→ **Extracted material**
──────────────────────────────

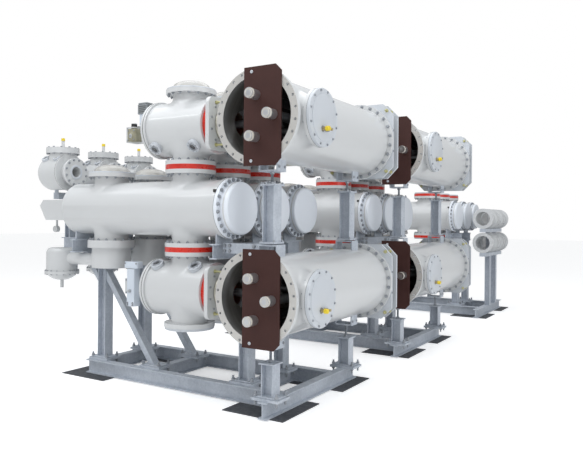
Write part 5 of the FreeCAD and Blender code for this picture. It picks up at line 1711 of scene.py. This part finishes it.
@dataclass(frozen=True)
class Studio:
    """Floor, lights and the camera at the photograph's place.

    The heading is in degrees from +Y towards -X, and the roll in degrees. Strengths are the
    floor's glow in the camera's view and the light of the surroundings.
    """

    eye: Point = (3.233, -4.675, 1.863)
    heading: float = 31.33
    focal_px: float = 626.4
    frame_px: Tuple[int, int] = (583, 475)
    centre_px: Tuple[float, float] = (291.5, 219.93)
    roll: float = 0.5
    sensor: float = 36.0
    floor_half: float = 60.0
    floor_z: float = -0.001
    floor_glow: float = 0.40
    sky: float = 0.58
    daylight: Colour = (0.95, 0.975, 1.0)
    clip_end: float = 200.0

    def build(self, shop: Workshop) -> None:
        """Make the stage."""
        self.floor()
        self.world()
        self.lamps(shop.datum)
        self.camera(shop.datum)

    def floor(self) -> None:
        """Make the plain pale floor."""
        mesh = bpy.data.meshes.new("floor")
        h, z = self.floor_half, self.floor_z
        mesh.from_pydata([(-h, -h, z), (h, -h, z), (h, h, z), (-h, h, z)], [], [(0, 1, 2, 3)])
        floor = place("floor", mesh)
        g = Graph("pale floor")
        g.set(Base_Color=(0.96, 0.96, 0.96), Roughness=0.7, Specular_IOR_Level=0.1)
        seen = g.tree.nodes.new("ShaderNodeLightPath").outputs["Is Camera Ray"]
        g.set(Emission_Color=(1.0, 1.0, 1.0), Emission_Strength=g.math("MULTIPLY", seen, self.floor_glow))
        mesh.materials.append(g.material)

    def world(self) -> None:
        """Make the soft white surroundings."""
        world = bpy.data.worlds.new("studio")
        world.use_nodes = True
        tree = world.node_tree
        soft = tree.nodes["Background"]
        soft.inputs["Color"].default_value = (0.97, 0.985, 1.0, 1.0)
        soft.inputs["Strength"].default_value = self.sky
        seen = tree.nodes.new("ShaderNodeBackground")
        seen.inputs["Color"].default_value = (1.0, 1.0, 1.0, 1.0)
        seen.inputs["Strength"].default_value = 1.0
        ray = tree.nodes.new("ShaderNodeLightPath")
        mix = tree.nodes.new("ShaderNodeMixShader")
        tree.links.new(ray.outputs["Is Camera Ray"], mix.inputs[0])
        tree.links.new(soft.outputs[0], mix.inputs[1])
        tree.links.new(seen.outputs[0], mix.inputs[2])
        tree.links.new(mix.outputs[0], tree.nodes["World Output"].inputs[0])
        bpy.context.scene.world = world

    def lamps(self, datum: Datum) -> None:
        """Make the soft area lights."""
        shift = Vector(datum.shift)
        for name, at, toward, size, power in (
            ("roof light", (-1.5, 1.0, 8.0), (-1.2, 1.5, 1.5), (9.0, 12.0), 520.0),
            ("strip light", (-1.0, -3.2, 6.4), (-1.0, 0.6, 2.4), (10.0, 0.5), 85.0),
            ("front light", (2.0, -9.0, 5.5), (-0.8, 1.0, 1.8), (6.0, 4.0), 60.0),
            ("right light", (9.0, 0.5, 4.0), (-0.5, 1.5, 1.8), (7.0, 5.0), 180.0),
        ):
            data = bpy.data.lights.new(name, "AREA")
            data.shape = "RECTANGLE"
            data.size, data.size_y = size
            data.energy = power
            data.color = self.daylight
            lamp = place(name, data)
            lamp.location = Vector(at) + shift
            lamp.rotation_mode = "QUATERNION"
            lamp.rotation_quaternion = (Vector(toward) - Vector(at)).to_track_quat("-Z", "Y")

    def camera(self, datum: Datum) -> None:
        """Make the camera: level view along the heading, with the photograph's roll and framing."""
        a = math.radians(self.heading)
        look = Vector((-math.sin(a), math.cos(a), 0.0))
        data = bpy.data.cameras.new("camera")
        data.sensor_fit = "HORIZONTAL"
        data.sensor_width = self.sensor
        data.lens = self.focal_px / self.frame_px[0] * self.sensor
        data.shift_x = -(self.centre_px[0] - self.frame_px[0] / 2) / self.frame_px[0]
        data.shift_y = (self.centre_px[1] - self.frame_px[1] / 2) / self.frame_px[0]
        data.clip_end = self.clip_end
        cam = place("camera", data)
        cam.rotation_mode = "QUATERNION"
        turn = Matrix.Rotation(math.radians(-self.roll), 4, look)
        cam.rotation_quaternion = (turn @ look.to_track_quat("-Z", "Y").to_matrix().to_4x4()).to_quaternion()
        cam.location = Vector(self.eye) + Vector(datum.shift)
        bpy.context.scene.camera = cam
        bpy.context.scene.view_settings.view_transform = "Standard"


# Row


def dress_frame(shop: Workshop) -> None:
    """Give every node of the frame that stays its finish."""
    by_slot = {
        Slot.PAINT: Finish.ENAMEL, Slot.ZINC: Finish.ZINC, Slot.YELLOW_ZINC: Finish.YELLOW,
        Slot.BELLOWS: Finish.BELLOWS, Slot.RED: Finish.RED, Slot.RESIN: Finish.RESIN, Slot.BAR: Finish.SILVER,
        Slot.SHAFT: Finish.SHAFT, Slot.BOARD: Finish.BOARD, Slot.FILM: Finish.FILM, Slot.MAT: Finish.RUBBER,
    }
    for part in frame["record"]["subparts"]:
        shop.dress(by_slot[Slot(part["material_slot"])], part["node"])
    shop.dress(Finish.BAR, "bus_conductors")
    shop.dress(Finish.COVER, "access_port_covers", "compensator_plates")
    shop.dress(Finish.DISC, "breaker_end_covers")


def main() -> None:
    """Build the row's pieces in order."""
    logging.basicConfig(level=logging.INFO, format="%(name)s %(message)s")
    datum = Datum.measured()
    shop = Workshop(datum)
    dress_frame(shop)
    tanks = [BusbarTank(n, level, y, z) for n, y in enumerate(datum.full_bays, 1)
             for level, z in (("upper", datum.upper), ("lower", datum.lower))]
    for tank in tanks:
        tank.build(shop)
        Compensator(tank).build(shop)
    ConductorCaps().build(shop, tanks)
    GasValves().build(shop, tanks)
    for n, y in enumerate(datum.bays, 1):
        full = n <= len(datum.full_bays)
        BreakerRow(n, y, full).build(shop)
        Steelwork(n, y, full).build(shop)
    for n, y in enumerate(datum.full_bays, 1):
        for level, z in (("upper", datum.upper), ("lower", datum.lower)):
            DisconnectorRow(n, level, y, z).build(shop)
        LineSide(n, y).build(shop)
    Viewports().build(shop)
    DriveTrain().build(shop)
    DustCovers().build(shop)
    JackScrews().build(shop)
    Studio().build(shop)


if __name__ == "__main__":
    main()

──────────────────────────────

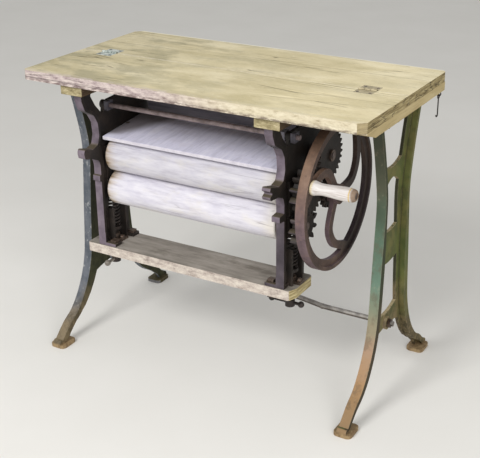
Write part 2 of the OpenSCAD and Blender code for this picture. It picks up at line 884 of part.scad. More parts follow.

──────────────────────────────

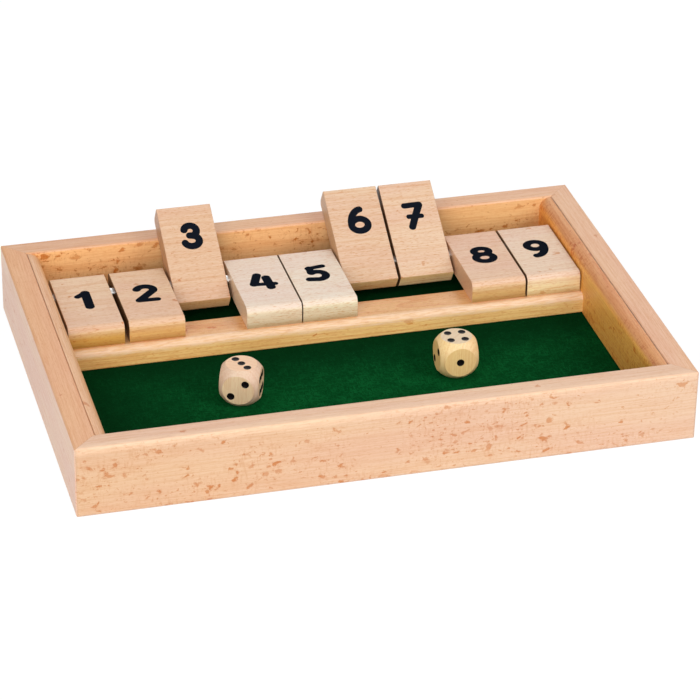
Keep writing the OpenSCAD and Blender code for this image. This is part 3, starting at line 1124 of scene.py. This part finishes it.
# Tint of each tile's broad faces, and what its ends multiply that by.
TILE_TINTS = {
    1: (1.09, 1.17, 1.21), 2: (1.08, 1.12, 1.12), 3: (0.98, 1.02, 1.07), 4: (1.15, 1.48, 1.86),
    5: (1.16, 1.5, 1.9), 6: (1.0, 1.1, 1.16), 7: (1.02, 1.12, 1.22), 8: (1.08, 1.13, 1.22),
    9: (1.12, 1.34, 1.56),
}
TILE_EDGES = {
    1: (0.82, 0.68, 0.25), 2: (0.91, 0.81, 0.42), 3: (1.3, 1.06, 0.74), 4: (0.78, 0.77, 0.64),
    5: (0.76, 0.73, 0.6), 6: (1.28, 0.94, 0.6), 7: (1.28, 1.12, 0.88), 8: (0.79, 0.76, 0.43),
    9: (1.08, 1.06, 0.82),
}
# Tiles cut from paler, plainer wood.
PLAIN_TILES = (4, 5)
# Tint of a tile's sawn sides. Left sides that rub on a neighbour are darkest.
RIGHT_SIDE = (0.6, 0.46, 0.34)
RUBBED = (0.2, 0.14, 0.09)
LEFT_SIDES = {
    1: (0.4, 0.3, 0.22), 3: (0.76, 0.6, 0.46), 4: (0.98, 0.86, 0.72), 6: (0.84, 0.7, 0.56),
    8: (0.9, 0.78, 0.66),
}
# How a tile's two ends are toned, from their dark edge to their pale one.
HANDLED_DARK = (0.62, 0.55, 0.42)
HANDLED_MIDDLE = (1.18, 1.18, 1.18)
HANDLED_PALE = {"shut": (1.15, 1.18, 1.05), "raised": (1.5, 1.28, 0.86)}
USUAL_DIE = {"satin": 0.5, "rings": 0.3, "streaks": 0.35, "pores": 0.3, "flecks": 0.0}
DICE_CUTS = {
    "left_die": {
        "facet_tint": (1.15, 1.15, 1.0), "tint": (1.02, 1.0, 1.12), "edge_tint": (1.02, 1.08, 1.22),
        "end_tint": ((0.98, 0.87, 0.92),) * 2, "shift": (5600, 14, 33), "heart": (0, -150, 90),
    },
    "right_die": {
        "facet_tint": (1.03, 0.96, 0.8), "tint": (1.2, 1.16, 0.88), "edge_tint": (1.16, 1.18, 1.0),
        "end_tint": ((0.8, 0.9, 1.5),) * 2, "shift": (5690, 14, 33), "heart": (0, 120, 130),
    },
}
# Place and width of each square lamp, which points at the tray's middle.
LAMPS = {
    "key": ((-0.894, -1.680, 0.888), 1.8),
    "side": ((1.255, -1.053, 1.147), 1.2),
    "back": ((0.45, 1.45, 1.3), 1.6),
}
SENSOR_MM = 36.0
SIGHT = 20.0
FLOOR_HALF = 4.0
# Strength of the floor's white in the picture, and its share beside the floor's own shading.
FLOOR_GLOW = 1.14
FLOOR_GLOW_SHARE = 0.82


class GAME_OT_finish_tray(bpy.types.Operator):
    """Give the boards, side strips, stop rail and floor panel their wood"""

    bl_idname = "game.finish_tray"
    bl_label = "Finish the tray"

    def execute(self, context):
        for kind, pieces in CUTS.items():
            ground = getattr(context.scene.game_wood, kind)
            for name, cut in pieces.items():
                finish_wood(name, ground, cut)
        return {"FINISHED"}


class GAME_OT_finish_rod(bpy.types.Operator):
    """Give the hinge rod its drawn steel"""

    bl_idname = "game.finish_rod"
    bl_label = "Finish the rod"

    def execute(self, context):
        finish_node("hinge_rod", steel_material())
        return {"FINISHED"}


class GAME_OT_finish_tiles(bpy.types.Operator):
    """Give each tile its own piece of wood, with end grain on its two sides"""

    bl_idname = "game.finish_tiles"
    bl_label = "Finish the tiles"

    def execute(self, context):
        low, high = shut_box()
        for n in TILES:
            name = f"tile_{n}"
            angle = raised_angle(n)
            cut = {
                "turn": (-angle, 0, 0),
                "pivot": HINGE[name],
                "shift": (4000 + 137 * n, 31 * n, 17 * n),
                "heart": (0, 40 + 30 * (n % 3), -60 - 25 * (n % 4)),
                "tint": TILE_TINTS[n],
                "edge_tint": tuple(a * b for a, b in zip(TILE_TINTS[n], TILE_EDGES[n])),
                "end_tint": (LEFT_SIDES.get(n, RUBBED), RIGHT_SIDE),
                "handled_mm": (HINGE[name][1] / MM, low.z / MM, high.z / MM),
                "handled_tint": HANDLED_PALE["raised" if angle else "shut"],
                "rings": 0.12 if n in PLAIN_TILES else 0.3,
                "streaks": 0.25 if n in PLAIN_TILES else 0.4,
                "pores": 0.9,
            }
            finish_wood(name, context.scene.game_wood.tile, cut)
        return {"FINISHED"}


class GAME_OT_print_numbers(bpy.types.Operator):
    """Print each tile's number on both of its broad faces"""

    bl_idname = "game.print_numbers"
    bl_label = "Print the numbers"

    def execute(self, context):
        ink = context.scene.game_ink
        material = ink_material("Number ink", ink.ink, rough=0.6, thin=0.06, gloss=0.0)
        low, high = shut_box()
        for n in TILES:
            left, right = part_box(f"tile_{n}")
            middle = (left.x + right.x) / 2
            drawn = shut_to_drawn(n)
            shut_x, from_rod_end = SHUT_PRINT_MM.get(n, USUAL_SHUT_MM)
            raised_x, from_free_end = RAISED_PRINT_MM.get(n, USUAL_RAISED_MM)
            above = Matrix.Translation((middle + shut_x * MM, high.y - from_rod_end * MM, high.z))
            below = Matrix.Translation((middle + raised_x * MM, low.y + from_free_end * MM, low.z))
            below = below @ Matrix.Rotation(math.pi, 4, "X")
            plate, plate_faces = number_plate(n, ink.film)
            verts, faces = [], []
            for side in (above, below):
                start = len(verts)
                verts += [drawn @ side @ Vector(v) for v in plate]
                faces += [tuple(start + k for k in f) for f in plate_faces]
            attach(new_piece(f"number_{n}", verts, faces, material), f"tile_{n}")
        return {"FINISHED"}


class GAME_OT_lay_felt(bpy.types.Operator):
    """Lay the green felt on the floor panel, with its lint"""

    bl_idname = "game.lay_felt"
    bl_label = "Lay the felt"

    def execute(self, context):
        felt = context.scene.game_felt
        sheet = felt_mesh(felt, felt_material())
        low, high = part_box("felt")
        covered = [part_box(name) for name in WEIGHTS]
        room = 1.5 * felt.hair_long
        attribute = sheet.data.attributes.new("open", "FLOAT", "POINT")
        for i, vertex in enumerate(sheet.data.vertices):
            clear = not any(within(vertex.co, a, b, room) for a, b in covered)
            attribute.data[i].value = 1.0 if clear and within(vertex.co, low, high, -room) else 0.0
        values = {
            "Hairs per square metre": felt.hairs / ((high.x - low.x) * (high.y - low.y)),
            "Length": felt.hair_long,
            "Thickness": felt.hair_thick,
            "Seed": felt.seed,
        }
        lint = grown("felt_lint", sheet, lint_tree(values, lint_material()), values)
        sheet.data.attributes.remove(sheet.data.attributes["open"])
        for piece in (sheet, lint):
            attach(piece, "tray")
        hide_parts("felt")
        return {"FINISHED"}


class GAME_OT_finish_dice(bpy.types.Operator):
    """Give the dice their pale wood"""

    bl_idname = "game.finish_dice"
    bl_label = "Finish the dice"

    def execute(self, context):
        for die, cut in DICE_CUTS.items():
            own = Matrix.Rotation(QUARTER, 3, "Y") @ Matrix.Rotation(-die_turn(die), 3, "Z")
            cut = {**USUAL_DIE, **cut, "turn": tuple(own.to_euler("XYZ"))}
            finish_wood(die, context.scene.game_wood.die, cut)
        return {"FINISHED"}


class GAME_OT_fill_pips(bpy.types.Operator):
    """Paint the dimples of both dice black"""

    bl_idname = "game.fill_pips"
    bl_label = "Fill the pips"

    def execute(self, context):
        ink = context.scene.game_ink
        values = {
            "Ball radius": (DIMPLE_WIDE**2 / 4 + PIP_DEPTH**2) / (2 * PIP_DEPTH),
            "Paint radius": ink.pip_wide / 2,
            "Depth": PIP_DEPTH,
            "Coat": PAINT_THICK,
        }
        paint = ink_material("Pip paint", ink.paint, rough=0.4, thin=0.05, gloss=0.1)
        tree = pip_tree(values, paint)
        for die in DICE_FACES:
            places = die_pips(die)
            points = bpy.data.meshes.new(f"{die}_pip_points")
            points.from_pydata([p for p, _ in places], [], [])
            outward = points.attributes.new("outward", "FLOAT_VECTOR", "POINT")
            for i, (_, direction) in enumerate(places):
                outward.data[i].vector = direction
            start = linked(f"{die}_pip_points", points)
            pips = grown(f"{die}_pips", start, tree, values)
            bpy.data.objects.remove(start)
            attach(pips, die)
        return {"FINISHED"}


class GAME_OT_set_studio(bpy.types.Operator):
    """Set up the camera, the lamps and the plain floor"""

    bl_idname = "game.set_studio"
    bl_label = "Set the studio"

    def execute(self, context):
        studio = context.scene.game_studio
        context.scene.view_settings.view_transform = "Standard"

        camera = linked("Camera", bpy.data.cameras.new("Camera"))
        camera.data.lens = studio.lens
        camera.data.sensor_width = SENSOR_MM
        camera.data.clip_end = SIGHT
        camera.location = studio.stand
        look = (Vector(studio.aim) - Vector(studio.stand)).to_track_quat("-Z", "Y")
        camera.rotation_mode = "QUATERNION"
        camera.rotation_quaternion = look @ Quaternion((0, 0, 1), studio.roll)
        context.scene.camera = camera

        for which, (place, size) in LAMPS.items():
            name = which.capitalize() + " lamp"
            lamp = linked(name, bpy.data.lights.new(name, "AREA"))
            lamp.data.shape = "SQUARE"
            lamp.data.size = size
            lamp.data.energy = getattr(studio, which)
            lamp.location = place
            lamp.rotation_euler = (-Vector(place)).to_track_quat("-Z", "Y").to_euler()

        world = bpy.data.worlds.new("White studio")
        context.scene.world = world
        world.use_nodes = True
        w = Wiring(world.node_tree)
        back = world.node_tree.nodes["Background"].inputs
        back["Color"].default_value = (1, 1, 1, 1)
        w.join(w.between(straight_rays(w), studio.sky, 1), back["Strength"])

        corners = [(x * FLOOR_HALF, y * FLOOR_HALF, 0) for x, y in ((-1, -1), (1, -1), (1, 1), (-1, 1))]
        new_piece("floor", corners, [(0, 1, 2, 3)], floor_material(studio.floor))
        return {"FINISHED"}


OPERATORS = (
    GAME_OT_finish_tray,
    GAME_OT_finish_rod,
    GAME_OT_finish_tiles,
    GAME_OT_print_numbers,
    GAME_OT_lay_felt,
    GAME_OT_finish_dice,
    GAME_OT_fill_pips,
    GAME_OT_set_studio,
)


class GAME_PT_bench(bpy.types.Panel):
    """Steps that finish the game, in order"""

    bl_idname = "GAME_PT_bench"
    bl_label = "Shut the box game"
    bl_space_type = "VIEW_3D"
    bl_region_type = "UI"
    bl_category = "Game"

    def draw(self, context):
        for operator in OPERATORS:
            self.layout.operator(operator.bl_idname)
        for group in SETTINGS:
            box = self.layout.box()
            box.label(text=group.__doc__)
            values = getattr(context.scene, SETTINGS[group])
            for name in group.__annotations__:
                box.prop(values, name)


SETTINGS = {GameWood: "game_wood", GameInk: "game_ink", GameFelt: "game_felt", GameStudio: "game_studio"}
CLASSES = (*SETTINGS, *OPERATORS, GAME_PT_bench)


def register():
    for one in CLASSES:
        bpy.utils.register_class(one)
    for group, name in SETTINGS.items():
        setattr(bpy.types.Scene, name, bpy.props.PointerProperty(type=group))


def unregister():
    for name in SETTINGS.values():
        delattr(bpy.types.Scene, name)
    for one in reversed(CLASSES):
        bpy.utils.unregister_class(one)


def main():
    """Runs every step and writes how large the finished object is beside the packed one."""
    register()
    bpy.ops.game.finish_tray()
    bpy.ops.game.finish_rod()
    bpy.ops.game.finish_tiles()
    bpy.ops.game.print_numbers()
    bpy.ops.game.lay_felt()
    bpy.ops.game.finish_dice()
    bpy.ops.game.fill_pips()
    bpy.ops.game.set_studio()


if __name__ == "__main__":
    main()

──────────────────────────────

→ **Stated task**
In the data above, find the line that contains "Write part 5" and the line that contains "the photograph's place.". Repeat exactly those lines and every line between them, and only those.

→ **Output for this task**
Write part 5 of the FreeCAD and Blender code for this picture. It picks up at line 1711 of scene.py. This part finishes it.
@dataclass(frozen=True)
class Studio:
    """Floor, lights and the camera at the photograph's place.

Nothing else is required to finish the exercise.